Eleştirel bir gözle baktığımızda asıl mesele, gündemde olanlar kadar "olmayanlar"dır. Bugün dünyada toplumsal eşitsizlikler, yapısal ekonomik krizler veya derin emek sorunları neden "uçucu" birer başlık olarak kalırken; skandal ya da çatışma odaklı içerikler haftalarca ekranları işgal edebiliyor? Çünkü Elisabeth Noelle-Neumann'ın Suskunluk Sarmalı teorisinde vurguladığı gibi; medya tarafından dışarıda bırakılan konular, toplumun geniş kesimleri tarafından zamanla önemsizleşir ve kamusal alandan silinir.

Gündemin esiri miyiz, izleyicisi mi?

Medyanın gündemi toplumun gündemidir. Bu önerme, medyanın sahip olduğu sembolik gücün bir ilanıdır. İyi bir medya okuryazarı için gündemi takip etmek, sadece manşetlere bakmak değildir; o gündemin arkasındaki görünmeyen tercihleri, kasıtlı sessizlikleri ve yönlendirmeleri deşifre edebilmektir.

Unutmayalım ki; bazen bir toplum için en hayati mesele, manşetlerde ışıklar altında yüceltilen değil; sessizliğe mahkûm edilen, yani hiç gündem olamayandır. Günün manşetleri ise sosyal medya platformlarında sürekli karşımıza çıkan yazılı, görsel ve video içeriklerdir. Bir toplumu toplum yapan değerleri kaybetmek bir yana dursun kazanılmış hakları harcayan bir medya da söz konusudur. Bugün kadın kimliği ilkel toplumlardaki gibi alaşağı edilirken aynı konumdaki erkek kimliği yüceltilmeye devam ediliyor. Bunun sorumlusu da medyadır. Yine sırf ten rengi nedeniyle ötekileştirilen insan öznesinde kaleme alınan haberler, ayrıştırılan çocuklarla ilgili duygu istismarı haberler ve pek çoğu kurgu/yalan olan aile özelindeki yayınlar, programlar...
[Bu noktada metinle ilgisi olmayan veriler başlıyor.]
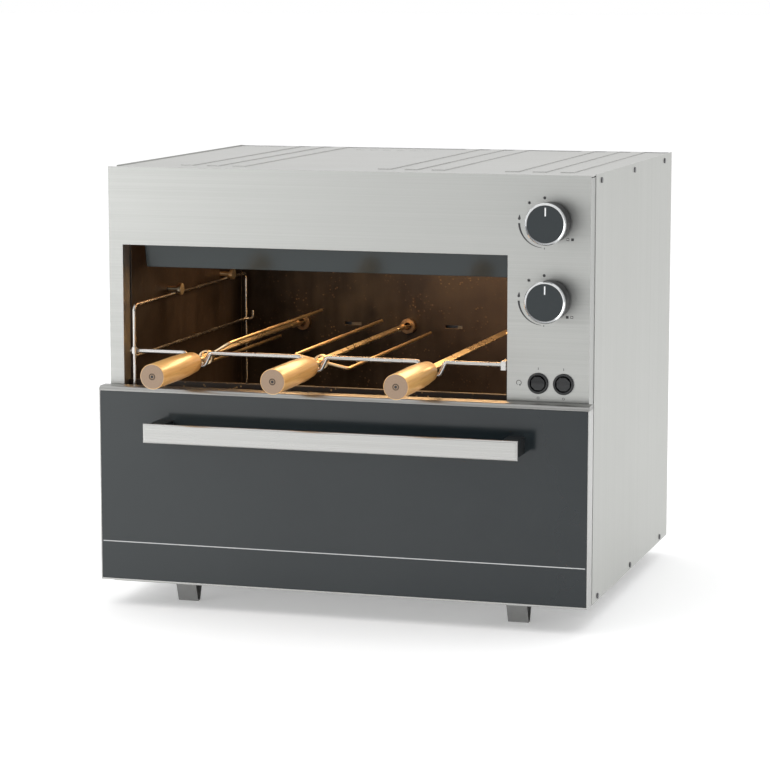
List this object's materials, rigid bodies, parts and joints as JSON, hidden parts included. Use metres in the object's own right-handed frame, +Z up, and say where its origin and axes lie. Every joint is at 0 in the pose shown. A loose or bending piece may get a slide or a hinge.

Nereye gittiğimiz değil, öncelikle nerede durmamız gerektiğini öğrenmek; sadece bilmek değil, anlayarak kavramak; al-sat politikalarına muhatap bir ürün ya da hizmet değil insan olduğumuzu anlamak, tanım ve tespitleri bu minvalde yapmak ve en önemlisi yargı dağıtmak yerine durup düşünmek önceliğimiz olmalıdır.

Medyanın gündemi toplumun gündemidir. Peki ya toplumun gündemini ne zaman konuşacağız?